*WHAT THIS TASK INVOLVES*.
Reproduce all of the listing below without alteration.

*SOURCE EXCERPT*.
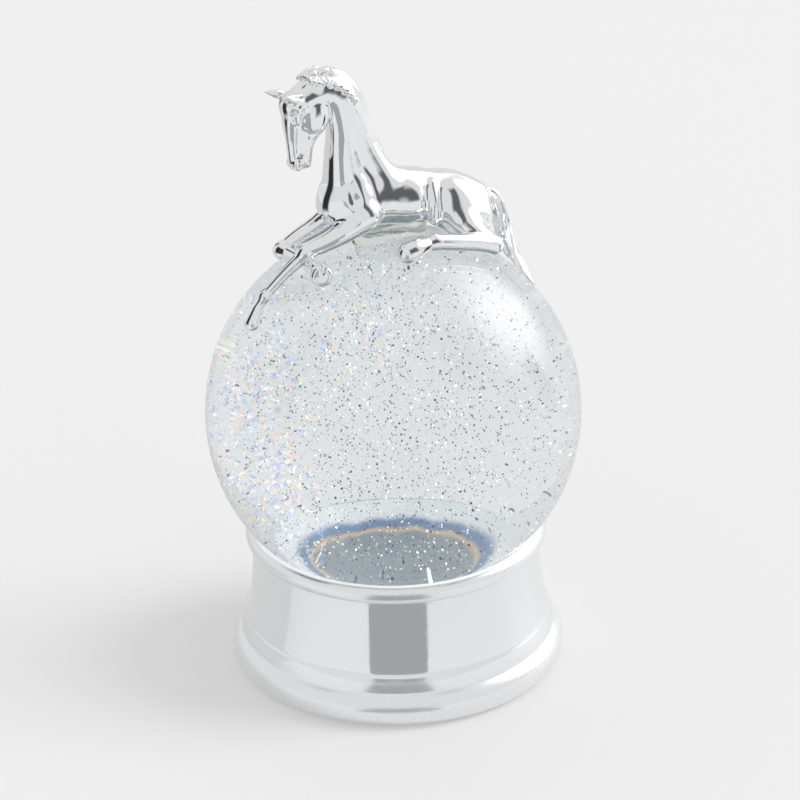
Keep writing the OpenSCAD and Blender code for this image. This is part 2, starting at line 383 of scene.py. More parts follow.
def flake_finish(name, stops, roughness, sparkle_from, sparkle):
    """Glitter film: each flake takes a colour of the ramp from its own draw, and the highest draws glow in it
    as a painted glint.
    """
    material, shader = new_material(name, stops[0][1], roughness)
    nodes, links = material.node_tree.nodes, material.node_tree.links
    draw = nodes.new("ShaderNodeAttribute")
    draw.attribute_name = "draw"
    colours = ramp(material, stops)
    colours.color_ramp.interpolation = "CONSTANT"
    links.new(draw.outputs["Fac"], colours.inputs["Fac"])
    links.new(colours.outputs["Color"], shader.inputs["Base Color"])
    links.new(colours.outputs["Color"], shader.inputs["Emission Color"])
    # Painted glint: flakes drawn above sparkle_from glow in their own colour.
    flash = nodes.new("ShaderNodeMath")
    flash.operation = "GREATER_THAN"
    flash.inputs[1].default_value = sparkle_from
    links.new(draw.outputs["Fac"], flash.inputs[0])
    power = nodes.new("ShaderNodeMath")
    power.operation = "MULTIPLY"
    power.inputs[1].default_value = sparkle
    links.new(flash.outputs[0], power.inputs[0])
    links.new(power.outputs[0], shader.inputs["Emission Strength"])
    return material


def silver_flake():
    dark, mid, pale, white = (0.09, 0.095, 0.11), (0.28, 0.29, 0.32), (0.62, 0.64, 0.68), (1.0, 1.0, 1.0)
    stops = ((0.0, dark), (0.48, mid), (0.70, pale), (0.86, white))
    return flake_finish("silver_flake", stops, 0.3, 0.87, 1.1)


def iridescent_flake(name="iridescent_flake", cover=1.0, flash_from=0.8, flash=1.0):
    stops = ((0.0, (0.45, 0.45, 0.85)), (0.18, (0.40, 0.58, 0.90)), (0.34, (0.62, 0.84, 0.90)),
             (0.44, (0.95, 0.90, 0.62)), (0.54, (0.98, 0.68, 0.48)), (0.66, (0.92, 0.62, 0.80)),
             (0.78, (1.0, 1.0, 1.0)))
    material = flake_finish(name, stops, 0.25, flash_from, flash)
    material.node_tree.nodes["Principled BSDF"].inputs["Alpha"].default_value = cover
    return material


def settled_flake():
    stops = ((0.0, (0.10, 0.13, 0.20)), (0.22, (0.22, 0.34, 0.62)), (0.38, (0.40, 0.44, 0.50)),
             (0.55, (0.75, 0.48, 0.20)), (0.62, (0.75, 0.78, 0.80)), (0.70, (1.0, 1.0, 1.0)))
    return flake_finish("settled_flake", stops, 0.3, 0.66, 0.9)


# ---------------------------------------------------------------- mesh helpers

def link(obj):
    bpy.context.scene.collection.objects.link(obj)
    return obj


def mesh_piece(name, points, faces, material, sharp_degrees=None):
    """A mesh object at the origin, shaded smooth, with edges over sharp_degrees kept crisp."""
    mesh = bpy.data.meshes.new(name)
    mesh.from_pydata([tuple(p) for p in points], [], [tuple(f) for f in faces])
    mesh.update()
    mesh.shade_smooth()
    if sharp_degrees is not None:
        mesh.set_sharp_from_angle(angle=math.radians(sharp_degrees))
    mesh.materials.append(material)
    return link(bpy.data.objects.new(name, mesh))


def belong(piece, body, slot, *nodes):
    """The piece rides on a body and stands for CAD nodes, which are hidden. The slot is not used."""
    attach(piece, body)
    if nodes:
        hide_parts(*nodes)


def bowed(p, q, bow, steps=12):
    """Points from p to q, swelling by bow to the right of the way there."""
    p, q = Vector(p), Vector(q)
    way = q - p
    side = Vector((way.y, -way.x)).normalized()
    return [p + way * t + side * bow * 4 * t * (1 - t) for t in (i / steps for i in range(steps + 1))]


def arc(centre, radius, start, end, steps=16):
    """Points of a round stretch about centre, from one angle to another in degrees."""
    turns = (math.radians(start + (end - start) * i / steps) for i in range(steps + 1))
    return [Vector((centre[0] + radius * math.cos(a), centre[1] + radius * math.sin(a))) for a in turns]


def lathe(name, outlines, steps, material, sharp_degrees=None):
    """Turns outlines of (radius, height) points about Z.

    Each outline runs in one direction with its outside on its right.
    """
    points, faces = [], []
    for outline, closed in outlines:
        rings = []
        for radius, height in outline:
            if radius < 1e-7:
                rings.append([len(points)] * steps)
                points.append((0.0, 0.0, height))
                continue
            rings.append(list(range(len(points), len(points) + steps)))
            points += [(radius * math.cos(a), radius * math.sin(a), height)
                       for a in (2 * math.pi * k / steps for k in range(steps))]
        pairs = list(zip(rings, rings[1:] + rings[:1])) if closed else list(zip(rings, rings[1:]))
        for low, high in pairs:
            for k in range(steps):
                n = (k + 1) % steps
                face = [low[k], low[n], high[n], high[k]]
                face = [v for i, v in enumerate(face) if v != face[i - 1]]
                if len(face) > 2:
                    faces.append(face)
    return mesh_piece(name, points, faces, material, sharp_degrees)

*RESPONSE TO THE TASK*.
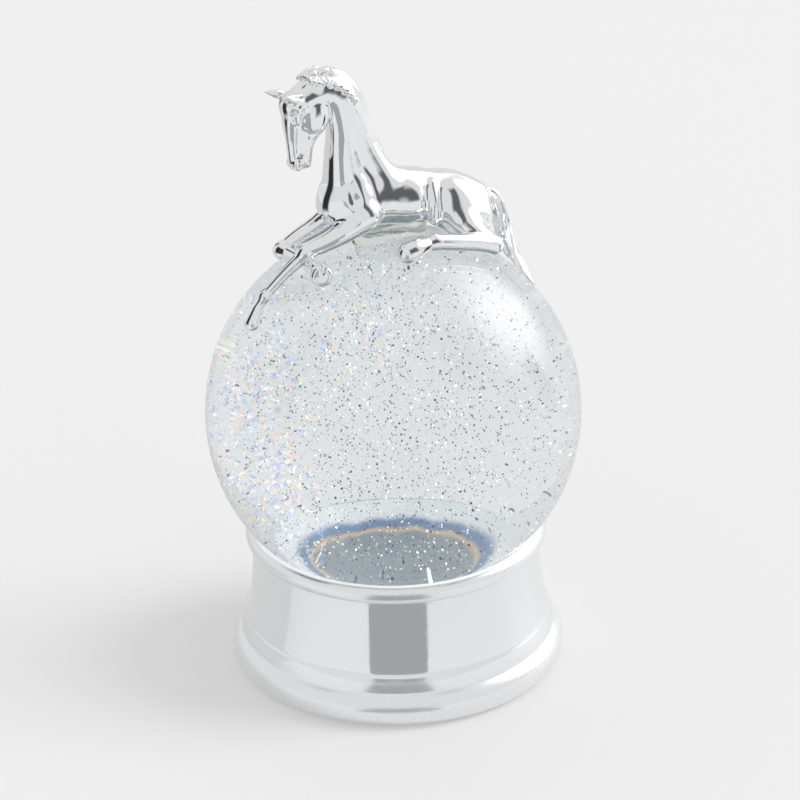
Keep writing the OpenSCAD and Blender code for this image. This is part 2, starting at line 383 of scene.py. More parts follow.
def flake_finish(name, stops, roughness, sparkle_from, sparkle):
    """Glitter film: each flake takes a colour of the ramp from its own draw, and the highest draws glow in it
    as a painted glint.
    """
    material, shader = new_material(name, stops[0][1], roughness)
    nodes, links = material.node_tree.nodes, material.node_tree.links
    draw = nodes.new("ShaderNodeAttribute")
    draw.attribute_name = "draw"
    colours = ramp(material, stops)
    colours.color_ramp.interpolation = "CONSTANT"
    links.new(draw.outputs["Fac"], colours.inputs["Fac"])
    links.new(colours.outputs["Color"], shader.inputs["Base Color"])
    links.new(colours.outputs["Color"], shader.inputs["Emission Color"])
    # Painted glint: flakes drawn above sparkle_from glow in their own colour.
    flash = nodes.new("ShaderNodeMath")
    flash.operation = "GREATER_THAN"
    flash.inputs[1].default_value = sparkle_from
    links.new(draw.outputs["Fac"], flash.inputs[0])
    power = nodes.new("ShaderNodeMath")
    power.operation = "MULTIPLY"
    power.inputs[1].default_value = sparkle
    links.new(flash.outputs[0], power.inputs[0])
    links.new(power.outputs[0], shader.inputs["Emission Strength"])
    return material


def silver_flake():
    dark, mid, pale, white = (0.09, 0.095, 0.11), (0.28, 0.29, 0.32), (0.62, 0.64, 0.68), (1.0, 1.0, 1.0)
    stops = ((0.0, dark), (0.48, mid), (0.70, pale), (0.86, white))
    return flake_finish("silver_flake", stops, 0.3, 0.87, 1.1)


def iridescent_flake(name="iridescent_flake", cover=1.0, flash_from=0.8, flash=1.0):
    stops = ((0.0, (0.45, 0.45, 0.85)), (0.18, (0.40, 0.58, 0.90)), (0.34, (0.62, 0.84, 0.90)),
             (0.44, (0.95, 0.90, 0.62)), (0.54, (0.98, 0.68, 0.48)), (0.66, (0.92, 0.62, 0.80)),
             (0.78, (1.0, 1.0, 1.0)))
    material = flake_finish(name, stops, 0.25, flash_from, flash)
    material.node_tree.nodes["Principled BSDF"].inputs["Alpha"].default_value = cover
    return material


def settled_flake():
    stops = ((0.0, (0.10, 0.13, 0.20)), (0.22, (0.22, 0.34, 0.62)), (0.38, (0.40, 0.44, 0.50)),
             (0.55, (0.75, 0.48, 0.20)), (0.62, (0.75, 0.78, 0.80)), (0.70, (1.0, 1.0, 1.0)))
    return flake_finish("settled_flake", stops, 0.3, 0.66, 0.9)


# ---------------------------------------------------------------- mesh helpers

def link(obj):
    bpy.context.scene.collection.objects.link(obj)
    return obj


def mesh_piece(name, points, faces, material, sharp_degrees=None):
    """A mesh object at the origin, shaded smooth, with edges over sharp_degrees kept crisp."""
    mesh = bpy.data.meshes.new(name)
    mesh.from_pydata([tuple(p) for p in points], [], [tuple(f) for f in faces])
    mesh.update()
    mesh.shade_smooth()
    if sharp_degrees is not None:
        mesh.set_sharp_from_angle(angle=math.radians(sharp_degrees))
    mesh.materials.append(material)
    return link(bpy.data.objects.new(name, mesh))


def belong(piece, body, slot, *nodes):
    """The piece rides on a body and stands for CAD nodes, which are hidden. The slot is not used."""
    attach(piece, body)
    if nodes:
        hide_parts(*nodes)


def bowed(p, q, bow, steps=12):
    """Points from p to q, swelling by bow to the right of the way there."""
    p, q = Vector(p), Vector(q)
    way = q - p
    side = Vector((way.y, -way.x)).normalized()
    return [p + way * t + side * bow * 4 * t * (1 - t) for t in (i / steps for i in range(steps + 1))]


def arc(centre, radius, start, end, steps=16):
    """Points of a round stretch about centre, from one angle to another in degrees."""
    turns = (math.radians(start + (end - start) * i / steps) for i in range(steps + 1))
    return [Vector((centre[0] + radius * math.cos(a), centre[1] + radius * math.sin(a))) for a in turns]


def lathe(name, outlines, steps, material, sharp_degrees=None):
    """Turns outlines of (radius, height) points about Z.

    Each outline runs in one direction with its outside on its right.
    """
    points, faces = [], []
    for outline, closed in outlines:
        rings = []
        for radius, height in outline:
            if radius < 1e-7:
                rings.append([len(points)] * steps)
                points.append((0.0, 0.0, height))
                continue
            rings.append(list(range(len(points), len(points) + steps)))
            points += [(radius * math.cos(a), radius * math.sin(a), height)
                       for a in (2 * math.pi * k / steps for k in range(steps))]
        pairs = list(zip(rings, rings[1:] + rings[:1])) if closed else list(zip(rings, rings[1:]))
        for low, high in pairs:
            for k in range(steps):
                n = (k + 1) % steps
                face = [low[k], low[n], high[n], high[k]]
                face = [v for i, v in enumerate(face) if v != face[i - 1]]
                if len(face) > 2:
                    faces.append(face)
    return mesh_piece(name, points, faces, material, sharp_degrees)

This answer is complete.